Challenge: Copy the data exactly from the line that contains "pieces = [doc.getObjectsByLabel(label)[0]" through the line that contains "obj.data.transform(world)", keeping both end lines and leaving out everything else.

Given records:
++++++++

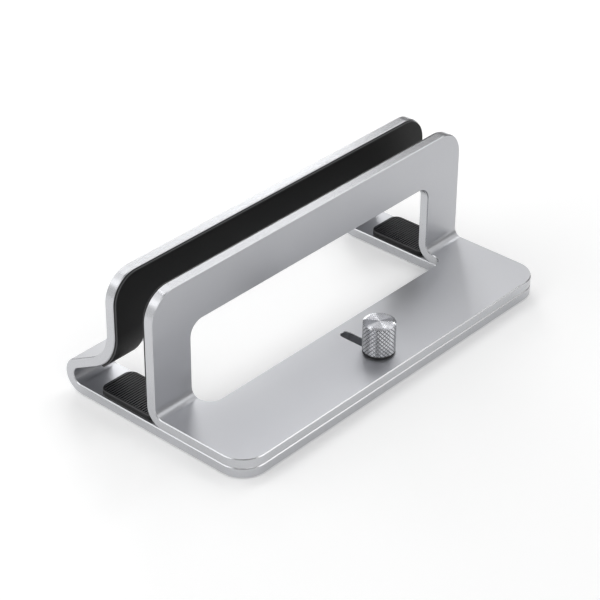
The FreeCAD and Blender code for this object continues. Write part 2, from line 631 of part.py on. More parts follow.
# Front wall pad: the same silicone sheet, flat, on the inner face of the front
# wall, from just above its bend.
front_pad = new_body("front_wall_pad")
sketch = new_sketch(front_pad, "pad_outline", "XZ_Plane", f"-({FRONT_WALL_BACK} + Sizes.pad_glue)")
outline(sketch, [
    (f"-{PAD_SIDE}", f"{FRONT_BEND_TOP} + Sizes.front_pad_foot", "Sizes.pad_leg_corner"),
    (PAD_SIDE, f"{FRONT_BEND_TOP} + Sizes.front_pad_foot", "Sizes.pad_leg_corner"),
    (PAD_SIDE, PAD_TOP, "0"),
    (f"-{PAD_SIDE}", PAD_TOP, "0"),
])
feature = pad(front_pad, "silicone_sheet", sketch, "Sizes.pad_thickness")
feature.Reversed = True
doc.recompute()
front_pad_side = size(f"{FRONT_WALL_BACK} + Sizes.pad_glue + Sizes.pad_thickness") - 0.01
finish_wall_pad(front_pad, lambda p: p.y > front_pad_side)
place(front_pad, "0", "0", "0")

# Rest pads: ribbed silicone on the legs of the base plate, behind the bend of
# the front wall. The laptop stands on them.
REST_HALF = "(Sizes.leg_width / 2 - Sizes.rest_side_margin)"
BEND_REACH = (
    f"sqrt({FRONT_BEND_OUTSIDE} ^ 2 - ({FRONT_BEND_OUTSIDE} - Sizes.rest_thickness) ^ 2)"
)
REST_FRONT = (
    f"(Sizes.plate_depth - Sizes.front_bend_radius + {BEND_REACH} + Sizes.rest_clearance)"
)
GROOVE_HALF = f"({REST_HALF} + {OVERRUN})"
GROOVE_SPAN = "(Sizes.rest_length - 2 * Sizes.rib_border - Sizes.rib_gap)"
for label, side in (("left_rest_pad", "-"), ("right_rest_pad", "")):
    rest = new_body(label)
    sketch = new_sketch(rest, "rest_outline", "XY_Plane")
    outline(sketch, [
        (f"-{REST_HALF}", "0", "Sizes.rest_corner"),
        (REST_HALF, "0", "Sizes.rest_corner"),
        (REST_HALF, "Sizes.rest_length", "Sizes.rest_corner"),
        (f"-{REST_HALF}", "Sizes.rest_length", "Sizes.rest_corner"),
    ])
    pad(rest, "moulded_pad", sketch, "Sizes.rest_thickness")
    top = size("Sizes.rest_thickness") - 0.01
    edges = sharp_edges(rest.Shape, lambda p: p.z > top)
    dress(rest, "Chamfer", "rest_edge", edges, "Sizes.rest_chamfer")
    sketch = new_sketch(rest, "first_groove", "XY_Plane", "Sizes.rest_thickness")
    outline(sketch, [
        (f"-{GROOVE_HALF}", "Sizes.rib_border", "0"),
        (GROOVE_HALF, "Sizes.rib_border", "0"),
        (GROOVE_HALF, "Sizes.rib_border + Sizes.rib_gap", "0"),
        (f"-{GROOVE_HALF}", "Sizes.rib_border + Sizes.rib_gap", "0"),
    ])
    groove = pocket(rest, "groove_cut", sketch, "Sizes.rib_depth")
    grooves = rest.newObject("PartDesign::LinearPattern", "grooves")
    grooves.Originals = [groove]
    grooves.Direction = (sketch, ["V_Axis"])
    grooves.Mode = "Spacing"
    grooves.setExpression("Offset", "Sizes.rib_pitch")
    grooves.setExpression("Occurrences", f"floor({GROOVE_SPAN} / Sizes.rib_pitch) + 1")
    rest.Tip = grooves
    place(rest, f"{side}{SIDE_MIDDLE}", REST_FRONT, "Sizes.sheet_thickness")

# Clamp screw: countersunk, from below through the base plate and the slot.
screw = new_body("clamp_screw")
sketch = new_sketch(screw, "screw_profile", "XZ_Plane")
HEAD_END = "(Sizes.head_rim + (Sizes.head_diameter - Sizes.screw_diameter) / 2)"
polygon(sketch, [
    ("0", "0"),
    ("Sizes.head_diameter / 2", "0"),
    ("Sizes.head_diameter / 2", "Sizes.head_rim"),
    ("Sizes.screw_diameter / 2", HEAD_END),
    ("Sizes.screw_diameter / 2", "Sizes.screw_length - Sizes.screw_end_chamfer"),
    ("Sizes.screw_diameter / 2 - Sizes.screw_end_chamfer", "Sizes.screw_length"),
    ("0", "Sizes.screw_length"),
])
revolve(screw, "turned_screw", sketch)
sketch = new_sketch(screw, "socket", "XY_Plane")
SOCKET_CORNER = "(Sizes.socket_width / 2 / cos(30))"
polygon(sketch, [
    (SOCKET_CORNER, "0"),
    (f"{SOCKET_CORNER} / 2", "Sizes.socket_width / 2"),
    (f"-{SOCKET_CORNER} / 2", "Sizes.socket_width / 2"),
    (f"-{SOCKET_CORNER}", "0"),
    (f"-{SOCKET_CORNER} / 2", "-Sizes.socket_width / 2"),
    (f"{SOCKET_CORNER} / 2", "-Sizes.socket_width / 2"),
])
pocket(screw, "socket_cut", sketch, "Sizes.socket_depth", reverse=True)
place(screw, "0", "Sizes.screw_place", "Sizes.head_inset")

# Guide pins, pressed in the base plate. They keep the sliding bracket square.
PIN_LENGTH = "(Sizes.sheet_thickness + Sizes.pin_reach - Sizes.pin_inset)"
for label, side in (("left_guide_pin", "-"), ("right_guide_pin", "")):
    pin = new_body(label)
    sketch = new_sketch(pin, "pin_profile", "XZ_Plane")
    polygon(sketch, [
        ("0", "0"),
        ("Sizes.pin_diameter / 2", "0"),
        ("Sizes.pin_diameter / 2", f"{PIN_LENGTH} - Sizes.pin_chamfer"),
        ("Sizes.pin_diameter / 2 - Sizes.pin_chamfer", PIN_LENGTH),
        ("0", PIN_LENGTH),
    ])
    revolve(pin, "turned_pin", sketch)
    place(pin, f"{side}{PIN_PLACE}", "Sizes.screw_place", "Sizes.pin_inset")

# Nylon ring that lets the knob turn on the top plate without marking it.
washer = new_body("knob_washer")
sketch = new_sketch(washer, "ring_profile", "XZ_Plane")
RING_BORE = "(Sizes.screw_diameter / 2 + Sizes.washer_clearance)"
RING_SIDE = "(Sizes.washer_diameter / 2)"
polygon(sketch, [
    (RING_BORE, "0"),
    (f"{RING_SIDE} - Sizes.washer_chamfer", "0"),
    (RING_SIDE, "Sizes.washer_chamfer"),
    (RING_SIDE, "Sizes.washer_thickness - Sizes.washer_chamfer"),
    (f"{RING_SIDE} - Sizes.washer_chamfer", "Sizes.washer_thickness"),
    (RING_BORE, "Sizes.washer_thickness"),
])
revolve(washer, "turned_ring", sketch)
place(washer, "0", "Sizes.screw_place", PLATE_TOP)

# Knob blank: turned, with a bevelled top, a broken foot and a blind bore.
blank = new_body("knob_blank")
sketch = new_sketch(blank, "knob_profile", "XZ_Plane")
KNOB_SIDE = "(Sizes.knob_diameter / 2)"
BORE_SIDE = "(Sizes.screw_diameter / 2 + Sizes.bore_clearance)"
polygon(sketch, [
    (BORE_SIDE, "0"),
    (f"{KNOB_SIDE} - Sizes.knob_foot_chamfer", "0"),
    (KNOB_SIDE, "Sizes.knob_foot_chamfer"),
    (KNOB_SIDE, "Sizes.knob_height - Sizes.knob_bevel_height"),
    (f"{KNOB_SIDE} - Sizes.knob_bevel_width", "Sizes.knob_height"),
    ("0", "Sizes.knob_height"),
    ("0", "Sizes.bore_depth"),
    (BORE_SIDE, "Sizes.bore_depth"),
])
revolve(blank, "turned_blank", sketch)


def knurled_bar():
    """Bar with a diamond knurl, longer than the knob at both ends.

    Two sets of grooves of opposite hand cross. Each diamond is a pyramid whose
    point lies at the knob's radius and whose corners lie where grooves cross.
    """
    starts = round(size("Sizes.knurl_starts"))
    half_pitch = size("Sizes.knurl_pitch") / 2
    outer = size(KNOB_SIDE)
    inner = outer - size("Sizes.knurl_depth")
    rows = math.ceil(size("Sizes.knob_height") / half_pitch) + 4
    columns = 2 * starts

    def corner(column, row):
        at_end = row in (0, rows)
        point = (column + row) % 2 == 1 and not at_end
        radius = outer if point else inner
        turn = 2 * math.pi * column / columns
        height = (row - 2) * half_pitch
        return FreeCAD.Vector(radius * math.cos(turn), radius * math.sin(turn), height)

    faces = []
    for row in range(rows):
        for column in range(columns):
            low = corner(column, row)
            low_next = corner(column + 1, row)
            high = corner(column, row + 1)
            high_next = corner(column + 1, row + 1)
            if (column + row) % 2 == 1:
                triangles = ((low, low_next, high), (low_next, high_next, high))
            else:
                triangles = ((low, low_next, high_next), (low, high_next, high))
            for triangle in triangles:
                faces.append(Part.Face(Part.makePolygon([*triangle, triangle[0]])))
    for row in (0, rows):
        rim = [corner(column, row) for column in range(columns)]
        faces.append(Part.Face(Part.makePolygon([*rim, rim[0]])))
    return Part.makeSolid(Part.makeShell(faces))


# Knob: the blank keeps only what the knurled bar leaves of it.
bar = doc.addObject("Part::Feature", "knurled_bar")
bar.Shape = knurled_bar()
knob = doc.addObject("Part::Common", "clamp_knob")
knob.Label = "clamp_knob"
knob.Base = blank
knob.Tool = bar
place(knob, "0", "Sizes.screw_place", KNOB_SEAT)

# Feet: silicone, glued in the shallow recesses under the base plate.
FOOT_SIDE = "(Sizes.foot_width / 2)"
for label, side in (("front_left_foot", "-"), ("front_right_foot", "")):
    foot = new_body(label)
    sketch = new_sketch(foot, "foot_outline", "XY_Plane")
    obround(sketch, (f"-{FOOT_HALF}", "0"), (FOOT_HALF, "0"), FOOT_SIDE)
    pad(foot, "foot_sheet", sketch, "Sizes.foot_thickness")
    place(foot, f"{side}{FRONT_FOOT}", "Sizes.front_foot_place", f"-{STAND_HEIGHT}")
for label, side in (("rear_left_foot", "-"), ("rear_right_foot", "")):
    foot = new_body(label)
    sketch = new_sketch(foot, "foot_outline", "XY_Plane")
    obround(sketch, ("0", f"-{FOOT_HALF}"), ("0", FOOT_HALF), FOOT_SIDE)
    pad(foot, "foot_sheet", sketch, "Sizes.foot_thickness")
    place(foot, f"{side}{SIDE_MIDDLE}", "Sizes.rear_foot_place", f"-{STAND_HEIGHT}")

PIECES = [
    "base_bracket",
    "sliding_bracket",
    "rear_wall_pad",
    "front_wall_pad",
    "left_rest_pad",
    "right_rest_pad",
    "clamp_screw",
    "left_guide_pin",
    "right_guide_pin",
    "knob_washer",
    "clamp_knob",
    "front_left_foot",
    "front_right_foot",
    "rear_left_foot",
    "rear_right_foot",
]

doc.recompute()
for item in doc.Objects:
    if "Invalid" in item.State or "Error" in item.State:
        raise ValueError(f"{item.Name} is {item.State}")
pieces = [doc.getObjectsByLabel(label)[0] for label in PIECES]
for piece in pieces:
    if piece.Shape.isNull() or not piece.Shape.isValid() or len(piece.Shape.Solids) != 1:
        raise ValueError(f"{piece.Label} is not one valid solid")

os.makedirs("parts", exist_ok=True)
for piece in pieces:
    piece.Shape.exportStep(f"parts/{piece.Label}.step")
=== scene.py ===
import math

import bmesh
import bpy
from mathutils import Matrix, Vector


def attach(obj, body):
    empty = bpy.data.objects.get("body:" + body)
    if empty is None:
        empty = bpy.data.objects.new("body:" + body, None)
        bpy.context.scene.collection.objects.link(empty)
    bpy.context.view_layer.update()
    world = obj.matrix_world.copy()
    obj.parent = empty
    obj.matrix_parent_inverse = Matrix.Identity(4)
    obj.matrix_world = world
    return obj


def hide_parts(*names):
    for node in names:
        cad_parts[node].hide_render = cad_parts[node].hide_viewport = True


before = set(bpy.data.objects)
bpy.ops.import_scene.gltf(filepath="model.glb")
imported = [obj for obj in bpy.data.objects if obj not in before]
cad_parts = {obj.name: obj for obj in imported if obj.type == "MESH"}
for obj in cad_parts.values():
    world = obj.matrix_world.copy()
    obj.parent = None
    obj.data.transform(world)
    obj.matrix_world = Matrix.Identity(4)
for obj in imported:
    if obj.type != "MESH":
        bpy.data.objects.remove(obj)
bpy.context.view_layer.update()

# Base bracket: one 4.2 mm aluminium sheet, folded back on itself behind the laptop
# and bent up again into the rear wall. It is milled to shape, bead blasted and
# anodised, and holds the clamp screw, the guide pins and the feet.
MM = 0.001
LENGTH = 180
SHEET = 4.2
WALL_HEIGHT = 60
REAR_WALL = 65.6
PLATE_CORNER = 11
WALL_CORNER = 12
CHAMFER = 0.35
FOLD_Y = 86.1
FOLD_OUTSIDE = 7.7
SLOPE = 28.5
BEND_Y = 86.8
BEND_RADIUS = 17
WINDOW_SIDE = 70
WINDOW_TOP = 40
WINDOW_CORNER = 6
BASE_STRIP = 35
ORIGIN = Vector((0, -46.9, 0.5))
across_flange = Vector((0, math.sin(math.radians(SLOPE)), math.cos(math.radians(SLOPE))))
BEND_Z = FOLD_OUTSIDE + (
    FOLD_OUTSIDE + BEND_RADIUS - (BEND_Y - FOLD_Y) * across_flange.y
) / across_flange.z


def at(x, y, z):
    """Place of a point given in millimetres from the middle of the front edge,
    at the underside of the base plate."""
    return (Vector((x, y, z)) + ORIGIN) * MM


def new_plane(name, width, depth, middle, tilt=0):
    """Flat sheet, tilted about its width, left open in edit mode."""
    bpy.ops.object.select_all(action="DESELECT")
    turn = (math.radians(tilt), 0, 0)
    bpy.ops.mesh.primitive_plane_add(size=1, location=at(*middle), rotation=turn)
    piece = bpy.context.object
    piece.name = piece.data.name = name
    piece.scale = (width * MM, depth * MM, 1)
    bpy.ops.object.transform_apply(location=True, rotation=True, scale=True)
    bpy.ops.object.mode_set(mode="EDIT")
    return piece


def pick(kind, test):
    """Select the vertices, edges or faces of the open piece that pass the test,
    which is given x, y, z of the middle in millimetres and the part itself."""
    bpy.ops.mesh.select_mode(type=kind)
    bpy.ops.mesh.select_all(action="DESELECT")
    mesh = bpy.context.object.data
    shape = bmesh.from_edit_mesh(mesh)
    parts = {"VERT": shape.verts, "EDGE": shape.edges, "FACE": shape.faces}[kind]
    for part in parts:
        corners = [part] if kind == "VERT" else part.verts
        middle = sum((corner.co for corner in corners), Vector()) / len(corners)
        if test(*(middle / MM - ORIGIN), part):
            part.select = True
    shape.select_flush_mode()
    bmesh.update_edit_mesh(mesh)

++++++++

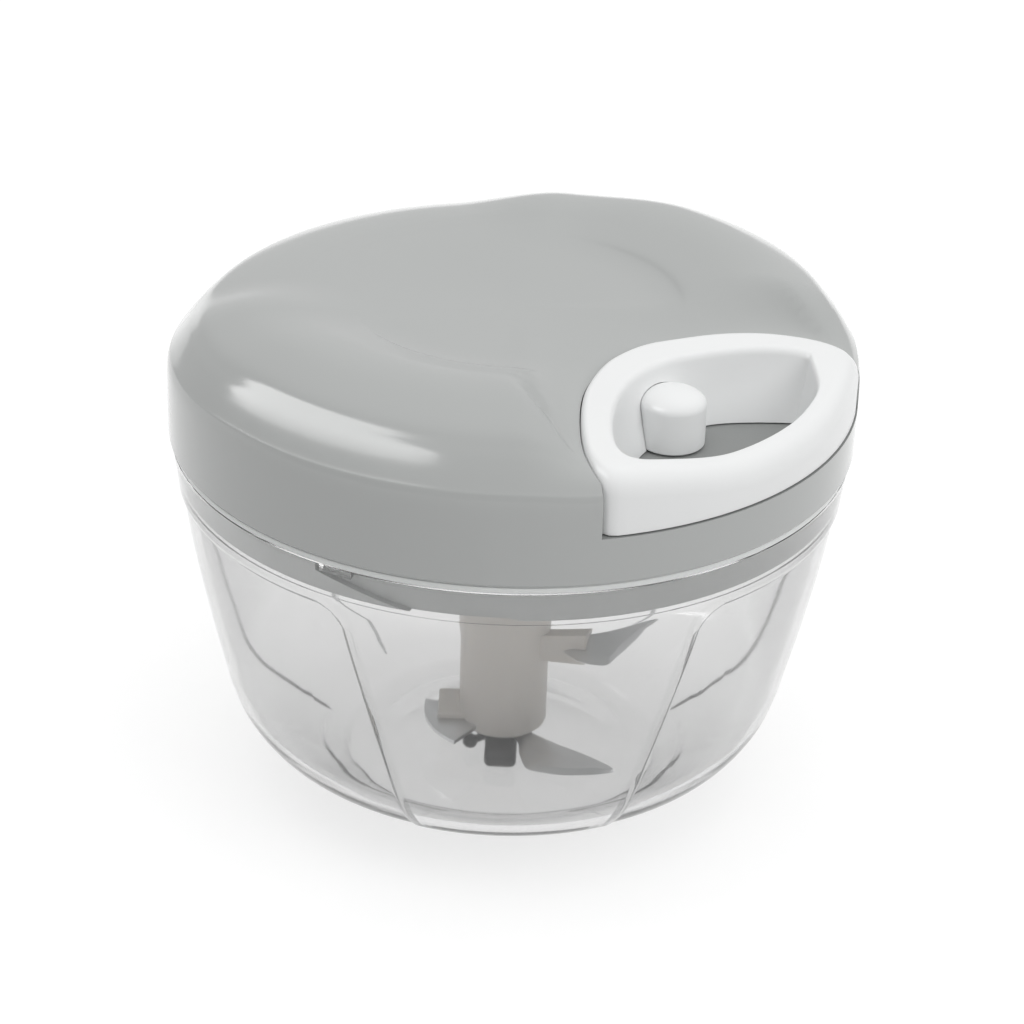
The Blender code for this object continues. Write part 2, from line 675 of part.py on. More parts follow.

++++++++

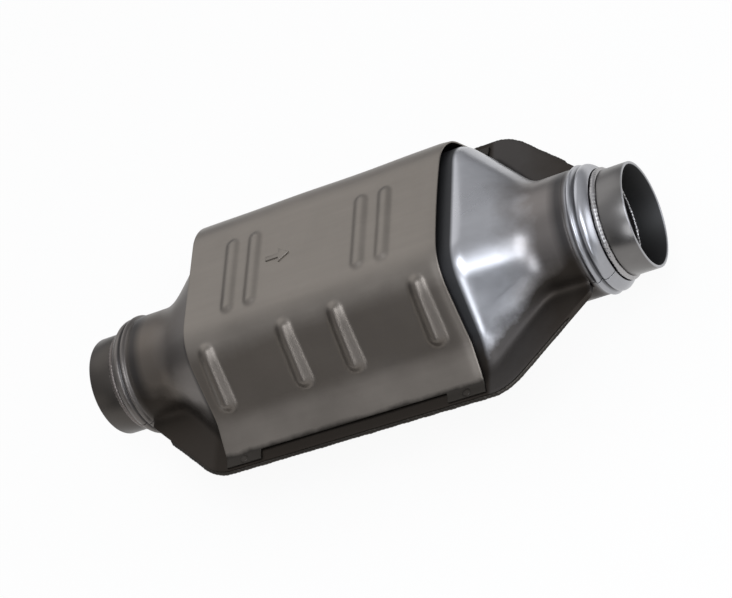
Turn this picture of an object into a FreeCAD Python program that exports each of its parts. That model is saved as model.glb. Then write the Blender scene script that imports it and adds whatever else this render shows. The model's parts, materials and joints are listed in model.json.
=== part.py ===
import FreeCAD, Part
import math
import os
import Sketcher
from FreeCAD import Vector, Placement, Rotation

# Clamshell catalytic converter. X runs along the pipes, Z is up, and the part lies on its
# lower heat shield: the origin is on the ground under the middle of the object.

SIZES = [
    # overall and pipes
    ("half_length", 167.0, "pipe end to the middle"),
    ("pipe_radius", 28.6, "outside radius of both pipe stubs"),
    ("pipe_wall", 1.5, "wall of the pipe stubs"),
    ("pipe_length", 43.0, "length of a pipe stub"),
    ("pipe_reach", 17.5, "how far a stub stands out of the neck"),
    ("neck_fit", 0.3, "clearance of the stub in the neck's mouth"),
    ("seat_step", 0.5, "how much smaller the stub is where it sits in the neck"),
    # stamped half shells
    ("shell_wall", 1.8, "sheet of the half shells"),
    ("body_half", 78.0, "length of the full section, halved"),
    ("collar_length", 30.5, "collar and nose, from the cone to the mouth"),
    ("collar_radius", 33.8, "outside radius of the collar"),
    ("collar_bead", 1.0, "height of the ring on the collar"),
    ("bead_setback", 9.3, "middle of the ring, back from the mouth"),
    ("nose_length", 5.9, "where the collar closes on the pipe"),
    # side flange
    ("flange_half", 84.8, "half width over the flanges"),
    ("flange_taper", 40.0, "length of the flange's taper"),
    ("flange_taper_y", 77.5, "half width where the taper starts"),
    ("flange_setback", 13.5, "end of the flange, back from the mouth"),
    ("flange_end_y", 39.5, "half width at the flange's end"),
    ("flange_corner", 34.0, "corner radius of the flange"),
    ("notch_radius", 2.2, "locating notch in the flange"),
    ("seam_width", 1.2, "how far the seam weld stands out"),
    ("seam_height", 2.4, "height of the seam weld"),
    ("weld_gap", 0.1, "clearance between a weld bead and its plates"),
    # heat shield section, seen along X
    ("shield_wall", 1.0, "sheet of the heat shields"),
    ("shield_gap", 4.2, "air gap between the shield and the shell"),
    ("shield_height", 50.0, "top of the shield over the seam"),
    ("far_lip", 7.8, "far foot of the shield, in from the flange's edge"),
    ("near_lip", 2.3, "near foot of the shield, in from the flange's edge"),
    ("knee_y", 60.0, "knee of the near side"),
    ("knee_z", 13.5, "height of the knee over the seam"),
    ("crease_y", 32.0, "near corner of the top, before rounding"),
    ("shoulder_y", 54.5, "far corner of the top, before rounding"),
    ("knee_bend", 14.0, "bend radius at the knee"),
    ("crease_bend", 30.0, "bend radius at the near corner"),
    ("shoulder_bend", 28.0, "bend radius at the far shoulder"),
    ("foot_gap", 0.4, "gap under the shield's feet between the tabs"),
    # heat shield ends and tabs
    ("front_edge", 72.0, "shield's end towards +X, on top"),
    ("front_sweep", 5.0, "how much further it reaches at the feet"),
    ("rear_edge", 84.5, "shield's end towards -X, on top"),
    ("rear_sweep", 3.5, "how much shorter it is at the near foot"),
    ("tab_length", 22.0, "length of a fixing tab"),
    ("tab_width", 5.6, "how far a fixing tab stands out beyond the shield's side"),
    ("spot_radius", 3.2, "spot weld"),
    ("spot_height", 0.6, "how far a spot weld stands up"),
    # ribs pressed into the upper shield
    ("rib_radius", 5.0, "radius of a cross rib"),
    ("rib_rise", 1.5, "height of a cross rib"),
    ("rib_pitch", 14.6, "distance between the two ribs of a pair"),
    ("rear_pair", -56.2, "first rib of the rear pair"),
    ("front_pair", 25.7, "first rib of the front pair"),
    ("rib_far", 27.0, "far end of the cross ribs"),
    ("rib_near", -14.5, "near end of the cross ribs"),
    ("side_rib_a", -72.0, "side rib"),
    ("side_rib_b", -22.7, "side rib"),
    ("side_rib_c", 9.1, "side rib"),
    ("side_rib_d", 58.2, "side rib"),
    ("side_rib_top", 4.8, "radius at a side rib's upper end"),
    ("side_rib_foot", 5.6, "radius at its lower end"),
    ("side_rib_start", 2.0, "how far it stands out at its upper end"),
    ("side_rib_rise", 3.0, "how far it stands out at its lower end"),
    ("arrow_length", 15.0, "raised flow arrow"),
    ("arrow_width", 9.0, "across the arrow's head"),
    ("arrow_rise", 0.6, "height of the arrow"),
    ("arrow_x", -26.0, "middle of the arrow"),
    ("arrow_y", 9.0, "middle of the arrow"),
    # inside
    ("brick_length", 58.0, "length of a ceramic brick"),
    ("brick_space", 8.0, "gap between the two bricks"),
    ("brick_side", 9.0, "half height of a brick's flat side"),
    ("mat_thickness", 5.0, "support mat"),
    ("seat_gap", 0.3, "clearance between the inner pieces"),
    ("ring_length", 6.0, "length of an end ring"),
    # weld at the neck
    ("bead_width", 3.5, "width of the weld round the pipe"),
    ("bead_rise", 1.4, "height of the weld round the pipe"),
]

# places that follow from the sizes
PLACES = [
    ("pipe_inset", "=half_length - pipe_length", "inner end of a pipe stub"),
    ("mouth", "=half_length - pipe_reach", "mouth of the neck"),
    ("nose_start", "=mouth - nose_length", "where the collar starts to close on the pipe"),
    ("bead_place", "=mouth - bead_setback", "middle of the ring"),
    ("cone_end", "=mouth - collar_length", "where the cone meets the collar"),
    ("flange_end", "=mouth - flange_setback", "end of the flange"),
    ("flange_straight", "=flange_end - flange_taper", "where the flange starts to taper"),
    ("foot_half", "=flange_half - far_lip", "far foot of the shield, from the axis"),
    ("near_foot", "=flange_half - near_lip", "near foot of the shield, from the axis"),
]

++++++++

Output:
pieces = [doc.getObjectsByLabel(label)[0] for label in PIECES]
for piece in pieces:
    if piece.Shape.isNull() or not piece.Shape.isValid() or len(piece.Shape.Solids) != 1:
        raise ValueError(f"{piece.Label} is not one valid solid")

os.makedirs("parts", exist_ok=True)
for piece in pieces:
    piece.Shape.exportStep(f"parts/{piece.Label}.step")
=== scene.py ===
import math

import bmesh
import bpy
from mathutils import Matrix, Vector


def attach(obj, body):
    empty = bpy.data.objects.get("body:" + body)
    if empty is None:
        empty = bpy.data.objects.new("body:" + body, None)
        bpy.context.scene.collection.objects.link(empty)
    bpy.context.view_layer.update()
    world = obj.matrix_world.copy()
    obj.parent = empty
    obj.matrix_parent_inverse = Matrix.Identity(4)
    obj.matrix_world = world
    return obj


def hide_parts(*names):
    for node in names:
        cad_parts[node].hide_render = cad_parts[node].hide_viewport = True


before = set(bpy.data.objects)
bpy.ops.import_scene.gltf(filepath="model.glb")
imported = [obj for obj in bpy.data.objects if obj not in before]
cad_parts = {obj.name: obj for obj in imported if obj.type == "MESH"}
for obj in cad_parts.values():
    world = obj.matrix_world.copy()
    obj.parent = None
    obj.data.transform(world)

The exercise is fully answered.